Tuesday, October 29, 2013

Doctors search for vaccine to prevent breast cancer

Doctors are on the hunt for biological targets that could help them produce a breast cancer vaccine.

Forty years ago, women who had abnormal results on a Pap smear often wound up with a hysterectomy. Doctors removed their uterus because they had no other way to prevent women from developing cervical cancer, researcher Susan Love says.
Today, she says, doctors can prevent cervical cancer with a vaccine.
That has led some to ask: Could researchers develop a vaccine against breast cancer?
At first glance, the notion seems impossible.
Vaccines are typically developed only after researchers have a clear target, such as a virus or bacteria. Scientists don't even know what causes most breast cancers.
But researchers do know it's possible for viruses to cause cancer, says James Gulley, a researcher at the National Cancer Institute who has worked on vaccines to treat prostate cancer.
HPV causes not only cervical tumors, but cancers of the head and neck, as well as the vulva, vagina, penis and anus. Hepatitis B can cause liver cancer, Gulley says. The Epstein-Barr virus can lead to at least three types of lymphomas.
Another virus, called HMTV, or human mammary tumor virus, has been found in 40% of breast tumors. HMTV seems particularly common in a rare but often deadly form of breast cancer, called inflammatory breast cancer, according to a 2010 study in Cancer.
Scientists don't know if HMTV caused those cancers or was simply along for the ride.
At this point, doctors say they have more questions than answers about the role infections might play in breast cancer.
Breast cancer advocates — tired of seeing women beaten down and burned by toxic treatments — are eager for a game-changer.
"We're not going to get very far unless we ask those big questions," says Fran Visco, president of the National Breast Cancer Coalition. As a country, the USA focuses "the vast majority of research dollars on the next treatment for breast cancer. But we only see incremental benefits from all of these treatment drugs."
Looking at drugs in the pipeline, Visco says, "there's nothing on the horizon that could have a major impact on breast cancer. We don't want to continue to just creep along."
That's why the National Breast Cancer Coalition has organized a vaccine initiative called the Artemis Project. Seed grants will allow researchers to scour breast cancer genomes — the tumors' entire collection of genes — to look for infectious microbes.
The Avon Foundation for Women has committed $6 million to learning whether infections contribute to breast cancer. Scientists will study 1,000 breast cancer samples whose genomes have been sequenced, looking for signs of viruses or bacteria.
Doctors from the Cleveland Clinic are taking a slightly different approach to developing a preventive vaccine, focusing on a protein expressed on cancer cells, but not healthy tissue, except during lactation. This research is in some of the earliest stages, and has been tested only on mice.
Other scientists are taking a related approach, testing treatment vaccines designed to prevent tumors from metastasizing, or spreading, to other organs, a condition that is fatal.

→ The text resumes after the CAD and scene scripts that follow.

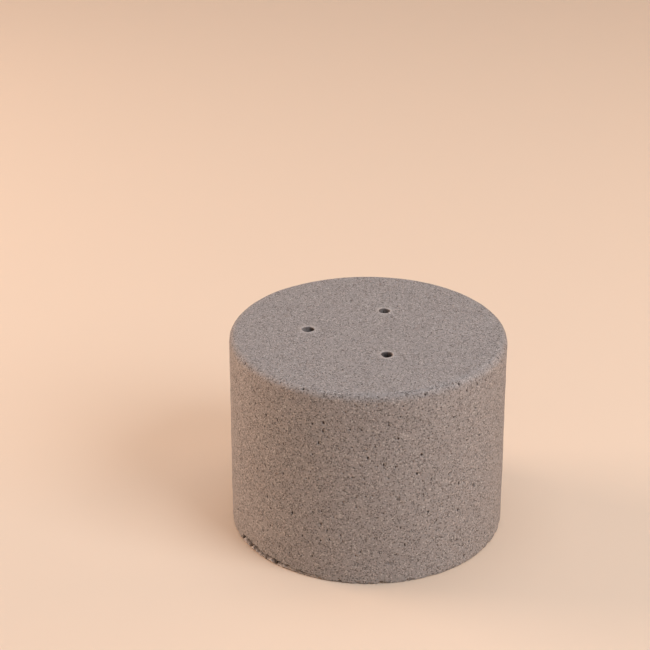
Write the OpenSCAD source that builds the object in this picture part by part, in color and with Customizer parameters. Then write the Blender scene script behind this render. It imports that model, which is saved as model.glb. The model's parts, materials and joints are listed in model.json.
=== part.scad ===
// Floral foam cylinder, millimetres, +Z up.
// The origin is the middle of the flat underside, which rests on the table.
// The foam is one plain block: a round plug cut from a foam bun, with the upper edge rubbed
// round and holes pierced in its top where the flower stems stand.

/* [Foam] */
// Width of the foam across its round side
foam_diameter = 120; // [100:1:200]
// Height of the foam
foam_height = 90; // [70:1:200]
// Radius of the soft upper edge
upper_edge_radius = 3.5; // [0.5:0.5:8]
// Radius of the lower edge, where the foam has only lost its sharp corner
lower_edge_radius = 0.8; // [0.2:0.1:3]

/* [Stem holes] */
// Width of the hole that a stem has pierced
stem_diameter = 5; // [2:0.5:8]
// Depth of the round wall of each hole, along the stem
stem_depth = 45; // [20:1:55]
// Length of the point that the end of the stem has pressed below the round wall
stem_point = 4; // [1:0.5:6]
// Distance from the foam's axis to the mouth of the front hole
front_stem_offset = 24; // [22:1:32]
// Direction of the front hole, in degrees from +X
front_stem_direction = -72; // [-90:1:-55]
// Lean of the front stem away from upright, outwards
front_stem_lean = 16; // [0:1:20]
// Distance from the foam's axis to the mouth of the left hole
left_stem_offset = 26; // [24:1:32]
// Direction of the left hole, in degrees from +X
left_stem_direction = 176; // [160:1:195]
// Lean of the left stem away from upright, outwards
left_stem_lean = 22; // [0:1:24]
// Distance from the foam's axis to the mouth of the back hole
back_stem_offset = 22; // [20:1:32]
// Direction of the back hole, in degrees from +X
back_stem_direction = 70; // [50:1:95]
// Lean of the back stem away from upright, outwards
back_stem_lean = 10; // [0:1:18]

/* [Hidden] */
foam_grey = [0.55, 0.50, 0.46];
foam_radius = foam_diameter / 2;
stem_radius = stem_diameter / 2;
// Each cut starts this far above the top face, so that it opens cleanly
overshoot = 5;
smooth = 128;

// The block's outline from the axis outwards: the two edges are quarter circles
module foam_section() {
    difference() {
        square([foam_radius, foam_height]);
        outer_corner(foam_height, upper_edge_radius, up = true);
        outer_corner(0, lower_edge_radius, up = false);
    }
}

// What a round edge of the given radius takes away from the section's outer corner at height z
module outer_corner(z, radius, up) {
    inward = up ? -radius : radius;
    difference() {
        translate([foam_radius - radius, min(z, z + inward)])
            square([radius, radius]);
        translate([foam_radius - radius, z + inward])
            circle(r = radius, $fn = smooth);
    }
}

// The hole of one stem: a round wall of stem_depth below the top face, then a blunt point
module stem_hole(offset_from_axis, direction, lean) {
    rotate([0, 0, direction])
        translate([offset_from_axis, 0, foam_height])
            rotate([0, lean, 0]) {
                translate([0, 0, -stem_depth])
                    cylinder(r = stem_radius, h = stem_depth + overshoot, $fn = smooth);
                translate([0, 0, -stem_depth - stem_point])
                    cylinder(r1 = stem_radius / 4, r2 = stem_radius, h = stem_point, $fn = smooth);
            }
}

module foam_cylinder() {
    color(foam_grey)
        difference() {
            rotate_extrude($fn = smooth)
                foam_section();
            stem_hole(front_stem_offset, front_stem_direction, front_stem_lean);
            stem_hole(left_stem_offset, left_stem_direction, left_stem_lean);
            stem_hole(back_stem_offset, back_stem_direction, back_stem_lean);
        }
}

foam_cylinder();
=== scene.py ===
"""Floral foam cylinder: one round plug of rigid dry floral foam, with its open cells and pores,
its rubbed upper edge, its broken lower rim and the holes that flower stems have pierced in its top.

Laid out as an add-on and run as a script. Lengths are in metres, +Z is up, and the foam stands on
z = 0 with its axis on the Z axis. Azimuths are in degrees from +X, so -90 faces the camera."""

import json
import math
from collections import namedtuple

import bpy
import numpy as np
from bpy.props import FloatProperty, FloatVectorProperty, IntProperty, PointerProperty
from bpy.types import Operator, Panel, PropertyGroup
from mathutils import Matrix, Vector


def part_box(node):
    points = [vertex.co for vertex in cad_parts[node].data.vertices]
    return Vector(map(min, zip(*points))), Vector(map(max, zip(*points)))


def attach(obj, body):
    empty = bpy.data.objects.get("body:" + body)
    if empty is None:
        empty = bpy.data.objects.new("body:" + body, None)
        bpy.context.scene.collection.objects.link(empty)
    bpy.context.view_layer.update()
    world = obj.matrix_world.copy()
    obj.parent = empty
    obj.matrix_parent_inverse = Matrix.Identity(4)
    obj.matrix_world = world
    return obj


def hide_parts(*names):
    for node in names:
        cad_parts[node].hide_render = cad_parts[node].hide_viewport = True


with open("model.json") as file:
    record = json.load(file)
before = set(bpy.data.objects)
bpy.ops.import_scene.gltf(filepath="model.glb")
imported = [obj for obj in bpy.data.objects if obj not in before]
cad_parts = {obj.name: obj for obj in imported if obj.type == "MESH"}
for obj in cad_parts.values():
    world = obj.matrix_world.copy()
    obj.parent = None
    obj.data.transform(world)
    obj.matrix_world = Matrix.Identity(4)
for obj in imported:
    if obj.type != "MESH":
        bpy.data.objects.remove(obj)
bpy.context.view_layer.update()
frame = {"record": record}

bl_info = {
    "name": "Floral Foam Cylinder",
    "version": (1, 0, 0),
    "blender": (4, 5, 0),
    "location": "View3D > Sidebar > Floral Foam",
    "description": "Makes a round plug of dry floral foam and the plain studio that it stands in",
    "category": "Add Mesh",
}

MM = 0.001
_, FOAM_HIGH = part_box("foam_cylinder")


# ------------------------ sizes and colours

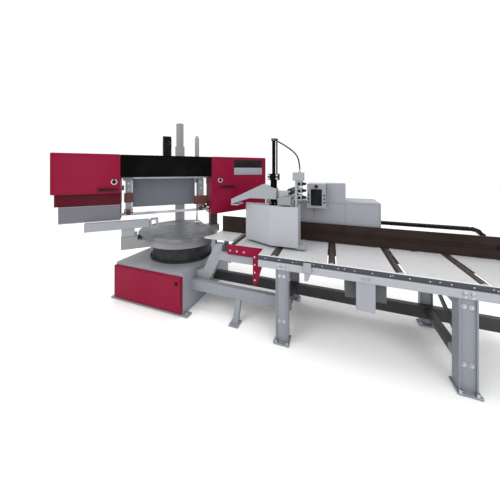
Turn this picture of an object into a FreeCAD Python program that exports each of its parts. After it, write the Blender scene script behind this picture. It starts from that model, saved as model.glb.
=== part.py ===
"""Horizontal mitre band saw with a roller infeed table and a gripper feed carriage.

Millimetres, +Z up, origin on the floor under the swivel axis of the saw. +X is the infeed side, +Y the
side away from the operator. Pieces of the saw head are given in the head's own axes (x along the band,
y away from the operator) and are turned about Z by the mitre angle at rest.
"""
import FreeCAD, Part
import Sketcher
import math
import os
import re

DIMENSIONS = {
    "general": {"mitre": 45, "table_top": 800, "run_gap": 0.5, "fit_gap": 0.05, "face_gap": 1},
    "base": {
        "base_left": 570, "base_right": 420, "case_front": 590, "case_back": 620, "pan_front": 610,
        "pan_thick": 20, "case_wall": 6, "deck_thick": 20, "deck_top": 460,
        "lug_reach": 70, "lug_wide": 90, "anchor_radius": 9,
        "cover_deep": 39, "cover_low": 40, "cover_high": 430, "cover_wall": 3, "cover_round": 14,
        "mast_x": -450, "mast_y": 560, "mast_wide": 110, "mast_step": 2013, "mast_tip_wide": 86,
        "mast_top": 2400,
    },
    "swivel": {
        "drum_radius": 390, "drum_wall": 30, "flange_radius": 424, "flange_thick": 20, "drum_top": 659,
        "kingpin_radius": 60, "carrier_low": 660, "carrier_top": 760, "carrier_radius": 490,
        "turntable_radius": 570, "turntable_front": 530, "turntable_side": 345,
        "kerf_wide": 10, "kerf_deep": 14, "arm_left": 760, "arm_inner": 420, "arm_step": 580,
        "arm_front": 230, "arm_back": 40, "arm_top": 805, "rear_arm_left": 300, "rear_arm_right": 600,
        "rear_arm_front": 180, "rear_arm_back": 320,
        "column_x": 520, "column_y": 250, "column_wide": 110, "column_top": 1815,
        "lift_x": 262, "lift_y": 250, "lift_rod_radius": 16, "lift_rod_top": 1840,
        "guard_left": 640, "guard_right": 215, "guard_y": 195, "guard_thick": 6, "guard_low": 1110,
        "guard_high": 1530, "guard_bar_low": 1105, "guard_bar_high": 1160, "guard_bar_thick": 12,
        "vise_left": 1130, "vise_right": 450, "vise_front": 225, "vise_back": 155, "vise_low": 905,
        "vise_high": 1000, "vise_wall": 10, "ram_back": 1000, "jaw_left": 430, "jaw_right": 350,
        "jaw_plate": 12,
    },
    "saw_head": {
        "case_low": 1195, "head_top": 1797, "sheet": 5, "left_outer": 1425, "left_inner": 765,
        "right_inner": 365, "right_outer": 1219, "right_low": 1000, "right_low_outer": 1060,
        "case_face": 140, "door_back": 143, "door_face": 200, "door_round": 14, "door_wall": 3,
        "left_door_outer": 1444, "left_door_low": 1336, "door_high": 1800,
        "apron_high": 1333, "tray_outer": 1385, "tray_low": 1005, "tray_face": 150,
        "casting_front": 80, "casting_back": 120, "throat_top": 1540,
        "bridge_low": 1524, "bridge_face": 195, "wheel_radius": 315, "wheel_wide": 50,
        "wheel_z": 1375, "drive_x": 868, "idler_x": 1095, "axle_radius": 30, "hub_radius": 62,
        "band_thick": 1.3, "band_wide": 34, "band_low": 1030,
        "rail_wide": 40, "rail_low": 1500, "left_guide_x": 685, "right_guide_x": 250,
        "guide_low": 1036, "guide_high": 1110, "barrel_radius": 33, "barrel_low": 1420,
        "barrel_top": 2142, "slide_low": 1400, "slide_high": 1690,
        "latch_radius": 21, "latch_z": 1470, "handle_z": 1383,
    },
    "infeed": {
        "table_front": 600, "table_back": 270, "table_left": 1290, "table_right": 3450,
        "rail_bottom": 682, "rail_step": 745, "rail_lip": 795, "flange_high": 738, "rail_wall": 8, "flange_deep": 60,
        "first_roller": 930, "roller_pitch": 510, "roller_radius": 30, "journal_radius": 10,
        "roller_front": 565, "roller_back": 235, "short_roller_front": 412,
        "plate_top": 794, "plate_thick": 5, "leg_x_one": 1516, "leg_x_two": 2862, "leg_wide": 110,
        "leg_wall": 9, "foot_thick": 15, "foot_wide": 140, "rear_leg_front": 200,
        "fence_front": 50, "fence_thick": 20, "fence_left": 600, "fence_high": 1003,
        "slot_low": 882, "slot_high": 922, "slot_left": 900, "slot_right": 3350,
    },
    "feed_carriage": {
        "beam_left": 1000, "beam_front": 320, "beam_back": 430, "beam_low": 560, "beam_high": 700,
        "way_high": 720, "box_left": 1430, "box_right": 2436, "box_front": 100, "box_back": 520,
        "box_low": 870, "box_high": 1250, "box_wall": 4, "yoke_left": 1440, "yoke_right": 1560,
        "yoke_front": 362, "yoke_top": 1330, "jaw_box_tip": 1020, "jaw_box_bend": 1350,
        "jaw_box_end": 1634, "jaw_box_front": 360, "jaw_box_low": 820, "jaw_box_high": 1233,
        "clamp_x": 1361, "clamp_y": -250, "clamp_radius": 35,
    },
}
ALIASES = {name for cells in DIMENSIONS.values() for name in cells}
WORD = re.compile(r"[a-z][a-z_]*")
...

Doctors at the University of Pennsylvania, for example, are targeting HER2+ breast tumors, whose cells have lots of copies of a protein called HER2.
They've begun testing personalized cancer vaccines, made with women's own immune cells. Doctors are testing the vaccines in women with DCIS, or ductal carcinoma in situ, a very early breast cancer or precancer.

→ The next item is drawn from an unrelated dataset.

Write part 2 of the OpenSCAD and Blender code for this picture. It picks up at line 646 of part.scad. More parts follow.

Doctors vaccinate these women after surgeons have removed their tumors, hoping the vaccine will prevent their cancers from coming back.
Women will have to wait years to know if their vaccine has worked, because relapses often occur many years after diagnosis.
Targeting proteins on cancer cells is difficult, because cancers arise from the body's own cells, Gulley says. Scientists have to be careful to find a protein that is found on cancer cells but not healthy cells, to avoid causing a dangerous autoimmune reaction.
However daunting the task, Love says, scientists need to find more ways to prevent breast cancer.
"When Angelina Jolie learns she has a breast cancer gene, we don't know what else to do, so we cut her breasts off," says Love, president of the Dr. Susan Love Research Foundation. "We have to be looking for the cause. I worry that we don't, that we're paying too much attention to the treatment, which comes with a huge cost."